*** RAW DATA

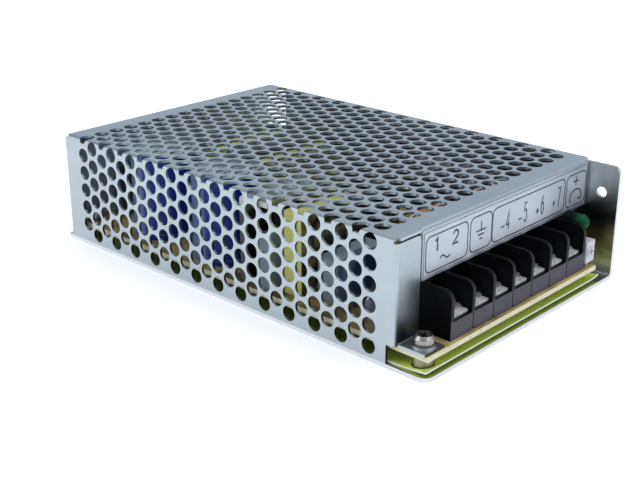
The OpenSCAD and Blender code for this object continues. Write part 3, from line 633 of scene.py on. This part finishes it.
sheet = bmesh.new()
loops = [[(film_low[0], film_low[1]), (film_high[0], film_low[1]), (film_high[0], film_high[1]),
          (film_low[0], film_high[1])]]
loops += [arc((x * MM, y * MM), (r * MM, r * MM), 0, 337.5, 15) for x, y, r in HOLES]
for loop in loops:
    corners = [sheet.verts.new((x, y, 0)) for x, y in loop]
    for k, corner in enumerate(corners):
        sheet.edges.new((corner, corners[(k + 1) % len(corners)]))
bmesh.ops.triangle_fill(sheet, edges=sheet.edges[:], use_beauty=True)
for axis, edge, cuts in (((1, 0, 0), film_high[0], 11), ((0, 1, 0), film_high[1], 6)):
    for k in range(1, cuts + 1):
        place = Vector(axis) * (edge - k * CUT)
        geometry = sheet.verts[:] + sheet.edges[:] + sheet.faces[:]
        bmesh.ops.bisect_plane(sheet, geom=geometry, plane_co=place, plane_no=axis)
solid = bmesh.ops.extrude_face_region(sheet, geom=sheet.faces[:])
raised = [v for v in solid["geom"] if isinstance(v, bmesh.types.BMVert)]
for v in sheet.verts:
    v.co.z = film_low[2] + lifted(v.co.x, v.co.y)
for v in raised:
    v.co.z += film_t
piece("insulating_film", sheet, finishes["insulating_film"], replaced="insulating_sheet")


# Liner: an insulating card stuck inside the cover's rear flange, down past the board's top

COVER_T = 0.8 * MM
LINER_T = 0.3 * MM
LINER_Y = (-44.5, 40.0)
LINER_TOP = 34.5
LINER_BELOW = 0.8
LINER_R = 1.2
liner_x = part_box("mesh_cover")[0][0] + COVER_T
board_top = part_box("circuit_board")[1][2]


def on_flange(y, z, w):
    return Vector((liner_x + w, y * MM, z * MM))


liner = bmesh.new()
liner_low = (LINER_Y[0], board_top / MM - LINER_BELOW)
slab(liner, rounded(liner_low, (LINER_Y[1], LINER_TOP), LINER_R, 3), on_flange, LINER_T)
liner_finish = moulded("liner_card", (0.22, 0.24, 0.29), 0.5, 0.1, 500, 0.2)
piece("rear_liner", liner, liner_finish)


# Output choke: one round wire wound on the ring, its start led down to the board

ring_low, ring_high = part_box("output_choke_ring")
centre = (Vector(ring_low) + Vector(ring_high)) / 2
CORE_WALL = 2.4 * MM
WIRE_R = 0.58 * MM
CLEAR = 0.05 * MM
TURNS = 20
STEPS = 24
START = -0.47 * math.pi
WOUND_ANGLE = 0.96 * 2 * math.pi
SQUARENESS = 0.45
half_radial = CORE_WALL / 2 + WIRE_R + CLEAR
half_width = (ring_high[0] - ring_low[0]) / 2 + WIRE_R + CLEAR
mid_r = (ring_high[1] - ring_low[1] - CORE_WALL) / 2


def squared(value):
    """Sine or cosine, pushed out so that a turn follows the core's square section."""
    return math.copysign(abs(value) ** SQUARENESS, value)


coil = []
for k in range(TURNS * STEPS + 1):
    round_ring = START + WOUND_ANGLE * k / (TURNS * STEPS)
    round_core = 2 * math.pi * k / STEPS
    reach = mid_r + half_radial * squared(math.cos(round_core))
    offset = half_width * squared(math.sin(round_core))
    coil.append(centre + Vector((offset, reach * math.cos(round_ring), reach * math.sin(round_ring))))
foot = coil[0].copy()
foot.z = board_top
winding = bmesh.new()
tube(winding, [foot] + coil, WIRE_R)
copper = moulded("copper_turns", COPPER, 0.22, 0.2, 400, 0.15, Coat_Weight=0.6)
piece("choke_wire", winding, copper, replaced="output_choke_winding", smooth=True)


# Capacitor lids: a scored cross on each sunk lid, places and sizes in millimetres

SUNK = 0.4
SCORE_W = 0.35
SCORE_T = 0.04 * MM
SCORE_SHARE = 0.62
BULK_LID_R = 9.8
OUTPUT_LID_R = 3.9
OUTPUT_LIDS = [(50.5, -13), (50.5, -1.5), (50.5, 18.5), (49.5, 29.5)]
score_finish = bright("lid_score", (0.24, 0.25, 0.26), 0.35, metal=0.8)


def lid_marks(name, node, places, radius):
    lid_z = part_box(node)[1][2] - SUNK * MM
    half = SCORE_SHARE * radius
    marks = bmesh.new()
    for x, y in places:
        for lean in (half, -half):
            ribbon(marks, [(x - half, y - lean), (x + half, y + lean)], SCORE_W,
                   lambda u, v, w: Vector((u * MM, v * MM, lid_z + w)), SCORE_T)
    piece(name, marks, score_finish)


for number in (1, 2):
    can = "bulk_capacitor_%d" % number
    low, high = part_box(can)
    middle = ((low[0] + high[0]) / 2 / MM, (low[1] + high[1]) / 2 / MM)
    lid_marks("bulk_lid_%d" % number, can, [middle], BULK_LID_R)
lid_marks("output_lids", "output_capacitors", OUTPUT_LIDS, OUTPUT_LID_R)


# Silicone that holds tall parts on the board: middle and half sizes of each blob in millimetres

BLOBS = [((-29.3, -26.0, 9.5), (3.6, 6.0, 5.5)), ((0.2, -25.0, 9.0), (3.0, 4.0, 4.5)),
         ((-12.0, 24.0, 9.0), (5.5, 4.0, 5.0)), ((44.0, 1.5, 8.5), (1.6, 3.0, 3.2))]


def blob(bm, middle, halves, seed):
    """Uneven ball, cut off flat at the board's top."""
    made = bmesh.ops.create_icosphere(bm, subdivisions=3, radius=1)
    for v in made["verts"]:
        swell = 1 + 0.28 * noise.noise(v.co * 1.6 + Vector((seed, seed, seed)))
        v.co = (Vector(middle) + v.co * Vector(halves) * swell) * MM
        v.co.z = max(v.co.z, board_top)


silicone = bmesh.new()
for seed, (middle, halves) in enumerate(BLOBS, 1):
    blob(silicone, middle, halves, seed)
silicone_finish = moulded("silicone", (0.58, 0.57, 0.50), 0.4, 0.06, 250, 0.3, Subsurface_Weight=0.2)
piece("silicone", silicone, silicone_finish, smooth=True)


# Camera: solved from the photo's hole grid and corners, with its three directions

FOCAL_PX = 1115.18
FRAME_PX = 640
SENSOR_MM = 36.0
EYE = Vector((0.2355776, -0.2572670, 0.1430463))
RIGHT = Vector((0.7323722, 0.6809044, -0.0003095))
DOWN = Vector((0.2492223, -0.2684832, -0.9304864))
AHEAD = Vector((-0.6336554, 0.6813853, -0.3663262))

camera_data = bpy.data.cameras.new("camera")
camera_data.sensor_width = SENSOR_MM
camera_data.lens = FOCAL_PX / FRAME_PX * SENSOR_MM
camera_data.clip_start = 0.01
camera = bpy.data.objects.new("camera", camera_data)
bpy.context.scene.collection.objects.link(camera)
camera.matrix_world = Matrix((
    (RIGHT.x, -DOWN.x, -AHEAD.x, EYE.x),
    (RIGHT.y, -DOWN.y, -AHEAD.y, EYE.y),
    (RIGHT.z, -DOWN.z, -AHEAD.z, EYE.z),
    (0, 0, 0, 1),
))
bpy.context.scene.camera = camera


# Soft studio light and a pale floor

def area_light(name, place, aim, size, power):
    data = bpy.data.lights.new(name, "AREA")
    data.shape = "RECTANGLE"
    data.size, data.size_y = size
    data.energy = power
    lamp = bpy.data.objects.new(name, data)
    lamp.location = place
    lamp.rotation_euler = (Vector(aim) - Vector(place)).to_track_quat("-Z", "Y").to_euler()
    bpy.context.scene.collection.objects.link(lamp)


area_light("overhead", (0.15, 0.1, 1.1), (0, 0, 0), (1.6, 1.6), 8)
area_light("left_box", (-0.75, -0.95, 0.5), (0, 0, 0.02), (1.0, 0.8), 5)
area_light("front_box", (1.0, 0.15, 0.55), (0.05, 0, 0.02), (0.9, 0.7), 2)

world = bpy.data.worlds.new("world")
bpy.context.scene.world = world
world.use_nodes = True
tree = world.node_tree
sky = tree.nodes["Background"]
direction = tree.nodes.new("ShaderNodeTexCoord")
split = tree.nodes.new("ShaderNodeSeparateXYZ")
ramp = tree.nodes.new("ShaderNodeValToRGB")
tree.links.new(direction.outputs["Generated"], split.inputs["Vector"])
tree.links.new(split.outputs["Z"], ramp.inputs["Fac"])
tree.links.new(ramp.outputs["Color"], sky.inputs["Color"])
stops = ramp.color_ramp.elements
stops[0].color = (0.95, 0.95, 0.95, 1)
stops[1].color = (0.9, 0.9, 0.9, 1)
for height, tone in ((0.2, (0.60, 0.70, 0.84, 1)), (0.6, (0.72, 0.78, 0.84, 1))):
    stops.new(height).color = tone
sky.inputs["Strength"].default_value = 0.85

FLOOR_HALF = 6
FLOOR_DROP = 0.05 * MM
ground = bmesh.new()
bmesh.ops.create_grid(ground, x_segments=1, y_segments=1, size=FLOOR_HALF)
look = Graph("floor_look")
floor_tone = look.mottle(3, 2, (0.95, 0.95, 0.96), (0.97, 0.97, 0.97))
floor_finish = look.finish(floor_tone, 0.7, Emission_Color=(1, 1, 1, 1), Emission_Strength=0.12)
floor_mesh = bpy.data.meshes.new("floor")
ground.to_mesh(floor_mesh)
ground.free()
floor_mesh.materials.append(floor_finish)
floor = bpy.data.objects.new("floor", floor_mesh)
floor.location.z = -FLOOR_DROP
bpy.context.scene.collection.objects.link(floor)

bpy.context.scene.view_settings.view_transform = "Standard"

******

- **WORK TO DO**:
Copy, please, exactly the lines that start at the first line of the data and end at the line containing "# Liner: an", both kept and no others.

- **RESPONSE TO THE TASK**:
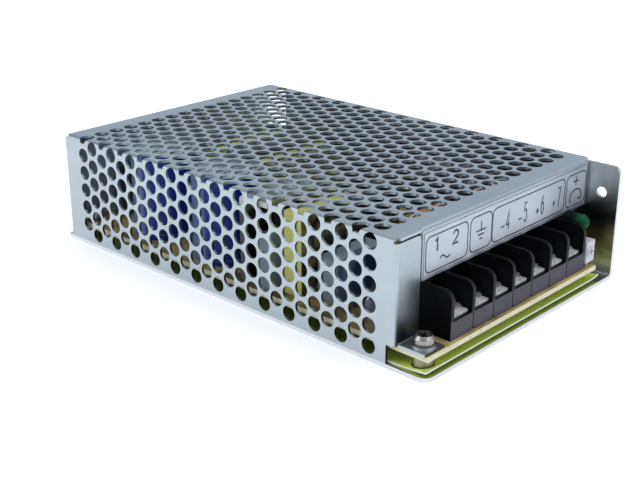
The OpenSCAD and Blender code for this object continues. Write part 3, from line 633 of scene.py on. This part finishes it.
sheet = bmesh.new()
loops = [[(film_low[0], film_low[1]), (film_high[0], film_low[1]), (film_high[0], film_high[1]),
          (film_low[0], film_high[1])]]
loops += [arc((x * MM, y * MM), (r * MM, r * MM), 0, 337.5, 15) for x, y, r in HOLES]
for loop in loops:
    corners = [sheet.verts.new((x, y, 0)) for x, y in loop]
    for k, corner in enumerate(corners):
        sheet.edges.new((corner, corners[(k + 1) % len(corners)]))
bmesh.ops.triangle_fill(sheet, edges=sheet.edges[:], use_beauty=True)
for axis, edge, cuts in (((1, 0, 0), film_high[0], 11), ((0, 1, 0), film_high[1], 6)):
    for k in range(1, cuts + 1):
        place = Vector(axis) * (edge - k * CUT)
        geometry = sheet.verts[:] + sheet.edges[:] + sheet.faces[:]
        bmesh.ops.bisect_plane(sheet, geom=geometry, plane_co=place, plane_no=axis)
solid = bmesh.ops.extrude_face_region(sheet, geom=sheet.faces[:])
raised = [v for v in solid["geom"] if isinstance(v, bmesh.types.BMVert)]
for v in sheet.verts:
    v.co.z = film_low[2] + lifted(v.co.x, v.co.y)
for v in raised:
    v.co.z += film_t
piece("insulating_film", sheet, finishes["insulating_film"], replaced="insulating_sheet")


# Liner: an insulating card stuck inside the cover's rear flange, down past the board's top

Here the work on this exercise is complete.